__Supplied data__.
===

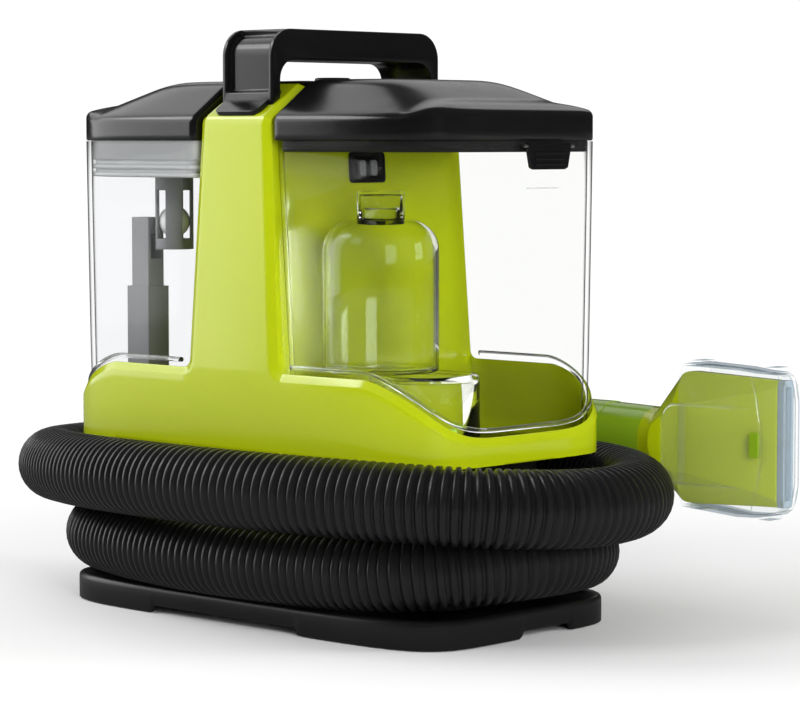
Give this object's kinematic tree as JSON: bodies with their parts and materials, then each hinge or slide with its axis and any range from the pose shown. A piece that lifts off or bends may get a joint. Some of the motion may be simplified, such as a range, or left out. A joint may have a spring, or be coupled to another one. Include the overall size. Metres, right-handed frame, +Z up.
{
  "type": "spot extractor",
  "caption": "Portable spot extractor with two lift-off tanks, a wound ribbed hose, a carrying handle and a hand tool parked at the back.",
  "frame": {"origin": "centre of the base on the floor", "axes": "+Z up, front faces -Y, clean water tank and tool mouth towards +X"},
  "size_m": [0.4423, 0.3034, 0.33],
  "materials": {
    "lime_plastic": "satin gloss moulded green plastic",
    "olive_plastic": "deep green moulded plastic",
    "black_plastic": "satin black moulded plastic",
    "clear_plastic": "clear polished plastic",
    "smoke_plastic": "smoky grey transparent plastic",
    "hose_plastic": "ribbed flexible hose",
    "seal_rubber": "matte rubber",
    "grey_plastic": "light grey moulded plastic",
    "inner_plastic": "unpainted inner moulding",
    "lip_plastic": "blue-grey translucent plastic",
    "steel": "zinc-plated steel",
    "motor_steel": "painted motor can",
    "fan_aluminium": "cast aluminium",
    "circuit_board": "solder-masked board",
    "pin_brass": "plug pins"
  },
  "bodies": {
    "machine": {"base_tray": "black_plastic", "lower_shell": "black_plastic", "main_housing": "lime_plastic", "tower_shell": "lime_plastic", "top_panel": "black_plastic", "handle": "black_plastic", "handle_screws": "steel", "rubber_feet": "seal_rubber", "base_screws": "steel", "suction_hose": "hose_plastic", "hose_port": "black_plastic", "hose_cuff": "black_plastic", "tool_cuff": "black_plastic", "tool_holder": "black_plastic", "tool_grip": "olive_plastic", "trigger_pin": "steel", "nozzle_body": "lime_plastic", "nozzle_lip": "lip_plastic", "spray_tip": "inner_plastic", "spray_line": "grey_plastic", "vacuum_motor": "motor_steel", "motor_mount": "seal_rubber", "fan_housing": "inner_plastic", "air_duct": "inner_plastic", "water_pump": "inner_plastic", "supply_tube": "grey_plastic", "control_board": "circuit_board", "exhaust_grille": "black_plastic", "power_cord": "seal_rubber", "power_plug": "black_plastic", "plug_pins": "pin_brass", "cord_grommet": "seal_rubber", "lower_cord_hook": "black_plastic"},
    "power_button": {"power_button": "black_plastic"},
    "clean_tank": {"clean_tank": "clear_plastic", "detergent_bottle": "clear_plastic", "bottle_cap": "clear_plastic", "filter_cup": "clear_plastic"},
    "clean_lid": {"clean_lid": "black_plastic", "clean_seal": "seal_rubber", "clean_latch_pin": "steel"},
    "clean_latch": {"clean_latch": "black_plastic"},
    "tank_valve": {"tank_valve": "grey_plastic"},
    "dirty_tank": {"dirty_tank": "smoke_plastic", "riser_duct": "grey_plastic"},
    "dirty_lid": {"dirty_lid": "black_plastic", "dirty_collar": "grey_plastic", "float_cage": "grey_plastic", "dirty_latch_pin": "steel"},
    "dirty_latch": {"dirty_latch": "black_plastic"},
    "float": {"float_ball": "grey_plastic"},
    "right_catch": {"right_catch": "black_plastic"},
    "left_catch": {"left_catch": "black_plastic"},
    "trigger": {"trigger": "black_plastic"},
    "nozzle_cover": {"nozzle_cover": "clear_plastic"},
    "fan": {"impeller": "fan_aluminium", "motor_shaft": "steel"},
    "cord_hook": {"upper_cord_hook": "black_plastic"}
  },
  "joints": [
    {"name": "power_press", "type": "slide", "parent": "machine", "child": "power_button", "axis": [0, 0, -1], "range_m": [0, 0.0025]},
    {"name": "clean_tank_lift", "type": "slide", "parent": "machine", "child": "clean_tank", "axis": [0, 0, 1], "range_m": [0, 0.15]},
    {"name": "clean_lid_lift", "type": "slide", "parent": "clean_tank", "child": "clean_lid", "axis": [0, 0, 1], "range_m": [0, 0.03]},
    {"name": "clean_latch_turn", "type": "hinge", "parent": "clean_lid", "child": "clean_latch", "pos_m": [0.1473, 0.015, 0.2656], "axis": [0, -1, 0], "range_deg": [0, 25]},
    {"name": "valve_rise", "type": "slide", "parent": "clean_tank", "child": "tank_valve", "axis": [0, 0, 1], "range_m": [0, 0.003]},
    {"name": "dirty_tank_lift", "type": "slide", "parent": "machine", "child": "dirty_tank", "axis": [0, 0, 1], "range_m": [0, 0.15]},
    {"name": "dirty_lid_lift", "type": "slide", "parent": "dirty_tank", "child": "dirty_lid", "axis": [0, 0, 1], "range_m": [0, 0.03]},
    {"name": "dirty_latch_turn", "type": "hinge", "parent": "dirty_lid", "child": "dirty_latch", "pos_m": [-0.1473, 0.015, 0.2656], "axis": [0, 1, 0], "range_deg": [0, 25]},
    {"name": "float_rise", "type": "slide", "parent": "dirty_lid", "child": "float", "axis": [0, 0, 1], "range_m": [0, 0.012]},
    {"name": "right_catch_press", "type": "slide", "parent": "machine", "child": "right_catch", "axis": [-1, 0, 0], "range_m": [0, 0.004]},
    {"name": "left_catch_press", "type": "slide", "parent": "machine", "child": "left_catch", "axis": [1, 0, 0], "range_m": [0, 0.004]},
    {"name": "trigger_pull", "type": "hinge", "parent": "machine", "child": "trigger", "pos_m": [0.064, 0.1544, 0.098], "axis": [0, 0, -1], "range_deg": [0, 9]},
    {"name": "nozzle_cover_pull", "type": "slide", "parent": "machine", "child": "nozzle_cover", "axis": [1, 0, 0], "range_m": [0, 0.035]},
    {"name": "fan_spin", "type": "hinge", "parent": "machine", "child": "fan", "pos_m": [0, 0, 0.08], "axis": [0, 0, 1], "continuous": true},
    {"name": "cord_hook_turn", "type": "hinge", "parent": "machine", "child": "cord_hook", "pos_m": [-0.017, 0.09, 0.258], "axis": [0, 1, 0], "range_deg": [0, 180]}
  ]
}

===

__What is being asked__.
Quote each line above in full, word for word.

__Expected output__.
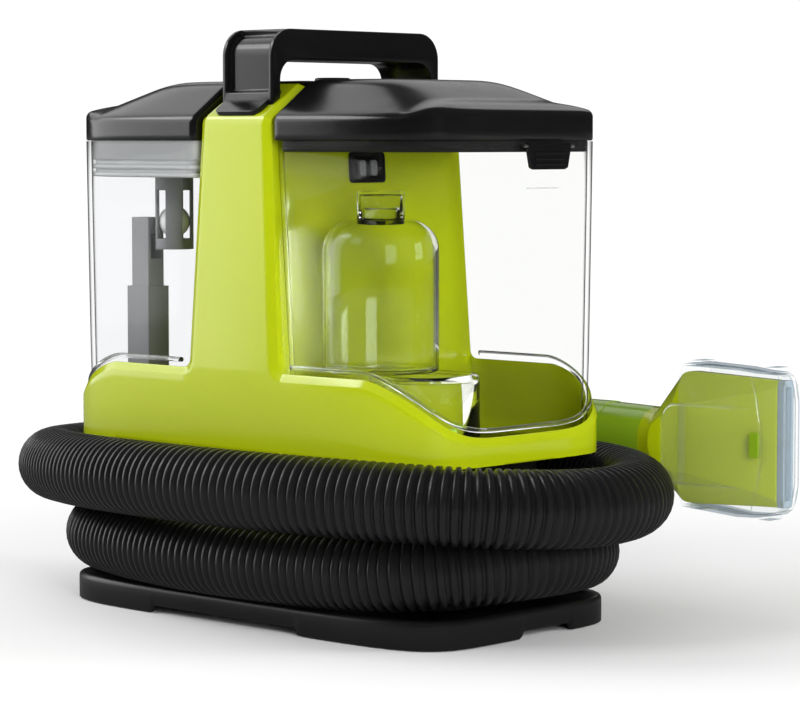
Give this object's kinematic tree as JSON: bodies with their parts and materials, then each hinge or slide with its axis and any range from the pose shown. A piece that lifts off or bends may get a joint. Some of the motion may be simplified, such as a range, or left out. A joint may have a spring, or be coupled to another one. Include the overall size. Metres, right-handed frame, +Z up.
{
  "type": "spot extractor",
  "caption": "Portable spot extractor with two lift-off tanks, a wound ribbed hose, a carrying handle and a hand tool parked at the back.",
  "frame": {"origin": "centre of the base on the floor", "axes": "+Z up, front faces -Y, clean water tank and tool mouth towards +X"},
  "size_m": [0.4423, 0.3034, 0.33],
  "materials": {
    "lime_plastic": "satin gloss moulded green plastic",
    "olive_plastic": "deep green moulded plastic",
    "black_plastic": "satin black moulded plastic",
    "clear_plastic": "clear polished plastic",
    "smoke_plastic": "smoky grey transparent plastic",
    "hose_plastic": "ribbed flexible hose",
    "seal_rubber": "matte rubber",
    "grey_plastic": "light grey moulded plastic",
    "inner_plastic": "unpainted inner moulding",
    "lip_plastic": "blue-grey translucent plastic",
    "steel": "zinc-plated steel",
    "motor_steel": "painted motor can",
    "fan_aluminium": "cast aluminium",
    "circuit_board": "solder-masked board",
    "pin_brass": "plug pins"
  },
  "bodies": {
    "machine": {"base_tray": "black_plastic", "lower_shell": "black_plastic", "main_housing": "lime_plastic", "tower_shell": "lime_plastic", "top_panel": "black_plastic", "handle": "black_plastic", "handle_screws": "steel", "rubber_feet": "seal_rubber", "base_screws": "steel", "suction_hose": "hose_plastic", "hose_port": "black_plastic", "hose_cuff": "black_plastic", "tool_cuff": "black_plastic", "tool_holder": "black_plastic", "tool_grip": "olive_plastic", "trigger_pin": "steel", "nozzle_body": "lime_plastic", "nozzle_lip": "lip_plastic", "spray_tip": "inner_plastic", "spray_line": "grey_plastic", "vacuum_motor": "motor_steel", "motor_mount": "seal_rubber", "fan_housing": "inner_plastic", "air_duct": "inner_plastic", "water_pump": "inner_plastic", "supply_tube": "grey_plastic", "control_board": "circuit_board", "exhaust_grille": "black_plastic", "power_cord": "seal_rubber", "power_plug": "black_plastic", "plug_pins": "pin_brass", "cord_grommet": "seal_rubber", "lower_cord_hook": "black_plastic"},
    "power_button": {"power_button": "black_plastic"},
    "clean_tank": {"clean_tank": "clear_plastic", "detergent_bottle": "clear_plastic", "bottle_cap": "clear_plastic", "filter_cup": "clear_plastic"},
    "clean_lid": {"clean_lid": "black_plastic", "clean_seal": "seal_rubber", "clean_latch_pin": "steel"},
    "clean_latch": {"clean_latch": "black_plastic"},
    "tank_valve": {"tank_valve": "grey_plastic"},
    "dirty_tank": {"dirty_tank": "smoke_plastic", "riser_duct": "grey_plastic"},
    "dirty_lid": {"dirty_lid": "black_plastic", "dirty_collar": "grey_plastic", "float_cage": "grey_plastic", "dirty_latch_pin": "steel"},
    "dirty_latch": {"dirty_latch": "black_plastic"},
    "float": {"float_ball": "grey_plastic"},
    "right_catch": {"right_catch": "black_plastic"},
    "left_catch": {"left_catch": "black_plastic"},
    "trigger": {"trigger": "black_plastic"},
    "nozzle_cover": {"nozzle_cover": "clear_plastic"},
    "fan": {"impeller": "fan_aluminium", "motor_shaft": "steel"},
    "cord_hook": {"upper_cord_hook": "black_plastic"}
  },
  "joints": [
    {"name": "power_press", "type": "slide", "parent": "machine", "child": "power_button", "axis": [0, 0, -1], "range_m": [0, 0.0025]},
    {"name": "clean_tank_lift", "type": "slide", "parent": "machine", "child": "clean_tank", "axis": [0, 0, 1], "range_m": [0, 0.15]},
    {"name": "clean_lid_lift", "type": "slide", "parent": "clean_tank", "child": "clean_lid", "axis": [0, 0, 1], "range_m": [0, 0.03]},
    {"name": "clean_latch_turn", "type": "hinge", "parent": "clean_lid", "child": "clean_latch", "pos_m": [0.1473, 0.015, 0.2656], "axis": [0, -1, 0], "range_deg": [0, 25]},
    {"name": "valve_rise", "type": "slide", "parent": "clean_tank", "child": "tank_valve", "axis": [0, 0, 1], "range_m": [0, 0.003]},
    {"name": "dirty_tank_lift", "type": "slide", "parent": "machine", "child": "dirty_tank", "axis": [0, 0, 1], "range_m": [0, 0.15]},
    {"name": "dirty_lid_lift", "type": "slide", "parent": "dirty_tank", "child": "dirty_lid", "axis": [0, 0, 1], "range_m": [0, 0.03]},
    {"name": "dirty_latch_turn", "type": "hinge", "parent": "dirty_lid", "child": "dirty_latch", "pos_m": [-0.1473, 0.015, 0.2656], "axis": [0, 1, 0], "range_deg": [0, 25]},
    {"name": "float_rise", "type": "slide", "parent": "dirty_lid", "child": "float", "axis": [0, 0, 1], "range_m": [0, 0.012]},
    {"name": "right_catch_press", "type": "slide", "parent": "machine", "child": "right_catch", "axis": [-1, 0, 0], "range_m": [0, 0.004]},
    {"name": "left_catch_press", "type": "slide", "parent": "machine", "child": "left_catch", "axis": [1, 0, 0], "range_m": [0, 0.004]},
    {"name": "trigger_pull", "type": "hinge", "parent": "machine", "child": "trigger", "pos_m": [0.064, 0.1544, 0.098], "axis": [0, 0, -1], "range_deg": [0, 9]},
    {"name": "nozzle_cover_pull", "type": "slide", "parent": "machine", "child": "nozzle_cover", "axis": [1, 0, 0], "range_m": [0, 0.035]},
    {"name": "fan_spin", "type": "hinge", "parent": "machine", "child": "fan", "pos_m": [0, 0, 0.08], "axis": [0, 0, 1], "continuous": true},
    {"name": "cord_hook_turn", "type": "hinge", "parent": "machine", "child": "cord_hook", "pos_m": [-0.017, 0.09, 0.258], "axis": [0, 1, 0], "range_deg": [0, 180]}
  ]
}